The foregoing confidentiality obligations shall survive any
termination of this Agreement but shall terminate at Closing in the
event Closing occurs hereunder.
(c) In
the event that this Agreement is terminated without completion of
the transaction contemplated herein, Purchaser shall return to
Seller all documents provided to Purchaser pursuant to this
Agreement, and shall additionally provide to Seller copies of all
third party studies or reports obtained by Purchaser pertaining to
the Property during the course of its investigations and
inspections, it being understood that Seller shall have no right to
rely on any such reports without the consent of the person or
persons preparing such studies and reports. The foregoing
obligations shall survive any termination of this Agreement, but
shall terminate at Closing in the event that Closing occurs
hereunder.
8.
Purchaser’s Default; Liquidated Damages . If,
prior to Closing, Purchaser defaults in performing its obligations
under this Agreement, Seller’s sole remedy for such default
shall be to give the Escrow Agent and Purchaser prompt written
notice of such default and the Escrow Agent shall, after giving the
parties five (5) working days’ notice thereof (if Purchaser
fails to cure such default within that time), pay over to Seller
the Earnest Money as full and complete liquidated damages
hereunder. Thereafter, Purchaser shall have no further
obligations hereunder to Seller or any others, including but not
limited to the Escrow Agent, brokers, realtors and agents.
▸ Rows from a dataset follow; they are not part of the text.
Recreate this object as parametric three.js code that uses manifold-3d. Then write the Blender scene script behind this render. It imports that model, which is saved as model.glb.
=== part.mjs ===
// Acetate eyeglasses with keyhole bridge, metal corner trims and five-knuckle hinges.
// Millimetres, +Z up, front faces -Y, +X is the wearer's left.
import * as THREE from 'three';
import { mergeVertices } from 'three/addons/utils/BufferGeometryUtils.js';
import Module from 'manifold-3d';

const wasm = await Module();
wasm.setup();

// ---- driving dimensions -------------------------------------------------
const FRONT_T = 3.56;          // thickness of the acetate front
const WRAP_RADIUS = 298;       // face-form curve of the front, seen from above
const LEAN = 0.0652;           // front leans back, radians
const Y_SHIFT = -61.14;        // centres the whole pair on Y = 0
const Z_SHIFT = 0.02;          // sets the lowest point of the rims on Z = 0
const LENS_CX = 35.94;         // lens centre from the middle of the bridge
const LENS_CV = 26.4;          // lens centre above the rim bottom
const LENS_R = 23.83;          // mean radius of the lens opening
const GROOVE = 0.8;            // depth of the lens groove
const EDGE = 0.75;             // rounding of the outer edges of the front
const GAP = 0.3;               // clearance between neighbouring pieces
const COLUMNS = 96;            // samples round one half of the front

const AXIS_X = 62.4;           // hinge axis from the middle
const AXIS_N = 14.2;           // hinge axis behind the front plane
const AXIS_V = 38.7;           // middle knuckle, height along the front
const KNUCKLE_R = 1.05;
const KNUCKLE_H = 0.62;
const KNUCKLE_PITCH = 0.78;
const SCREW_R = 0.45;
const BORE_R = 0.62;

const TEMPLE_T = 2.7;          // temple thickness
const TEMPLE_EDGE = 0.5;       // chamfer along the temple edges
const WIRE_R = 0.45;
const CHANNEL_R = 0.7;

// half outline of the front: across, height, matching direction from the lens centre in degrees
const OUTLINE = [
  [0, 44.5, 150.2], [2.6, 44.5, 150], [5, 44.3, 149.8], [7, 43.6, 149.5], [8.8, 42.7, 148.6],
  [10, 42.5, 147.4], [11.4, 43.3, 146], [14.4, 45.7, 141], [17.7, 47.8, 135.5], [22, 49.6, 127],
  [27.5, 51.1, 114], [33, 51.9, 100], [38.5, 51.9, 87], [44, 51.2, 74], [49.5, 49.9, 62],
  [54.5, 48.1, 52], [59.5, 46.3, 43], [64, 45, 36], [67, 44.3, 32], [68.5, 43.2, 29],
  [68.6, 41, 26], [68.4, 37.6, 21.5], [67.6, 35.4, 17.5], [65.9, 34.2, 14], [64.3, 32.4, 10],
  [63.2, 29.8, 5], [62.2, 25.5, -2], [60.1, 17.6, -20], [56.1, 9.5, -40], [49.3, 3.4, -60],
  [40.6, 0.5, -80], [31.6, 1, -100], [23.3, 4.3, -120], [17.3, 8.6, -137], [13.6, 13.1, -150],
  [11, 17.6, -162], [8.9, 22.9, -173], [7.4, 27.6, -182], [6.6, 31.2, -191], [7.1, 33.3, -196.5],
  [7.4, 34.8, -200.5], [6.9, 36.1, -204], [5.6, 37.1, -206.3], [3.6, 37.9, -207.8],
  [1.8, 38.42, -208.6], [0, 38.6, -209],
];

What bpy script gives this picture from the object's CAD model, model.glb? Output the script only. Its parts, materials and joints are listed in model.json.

Notwithstanding the foregoing, in the event of a dispute regarding
Seller’s right to payment of the Earnest Money, Escrow Agent
continues to hold the Earnest Money subject to the provisions of
Paragraph 28.
9.
Closing; Closing Deliveries and Closing Conditions . The
consummation of the transaction described herein ("Closing") will
be held at the offices of the Title Insurer or such other location
mutually agreed upon by Purchaser and Seller on the later of
(i) ten (10) days after Purchaser’s receipt of written a
approval by the Lender and HUD of the transfer of the Property to
Purchaser and the assumption of the Loan by Purchaser, or
(ii) fifteen (15) days after the expiration of the
Investigation Period (the "Closing Date"). At Closing,
Purchaser shall pay to Seller the outstanding balance of the
Purchase Price provided for in Paragraph 3(c) hereof, the Escrow
Agent shall pay to Seller the Earnest Money, and Seller shall give
Purchaser possession and occupancy of the Property subject only to
the Permitted Encumbrances. Any eminent domain awards, proceeds
from sale under threat or exercise of the power of eminent domain
and insurance proceeds which are to be paid or are payable to
Purchaser pursuant to Paragraph 11 hereof, shall be paid or
assigned to Purchaser at Closing.
Seller agrees that Purchaser is permitted to
download lease, tenant and other property information from
Seller’s on-site competes within seven (7) business days of
Closing, after which time Seller and its agents shall have the
right to enter upon the Property to remove any of Seller’s
confidential information not related to the operation of the
Property, to remove Seller’s management software, and to
disconnect or terminate any links to Seller’s server and/or
database from such on-site computers. The terms of the immediately
preceding sentence shall survive Closing.
Furthermore, Seller shall, at Seller’s
sole cost and expense, transfer or deliver to Purchaser at Closing
(or at such other time hereinafter set forth) the deposits,
escrows, affidavits, certificates, instruments and other matters
hereinafter described, each instrument to be executed on behalf of
Seller by its duly authorized officer and to be in form to be
approved by counsel for Seller and Purchaser:
(a)
The Deed and the Easements (the Easements shall also be executed by
Purchaser at Closing, as applicable).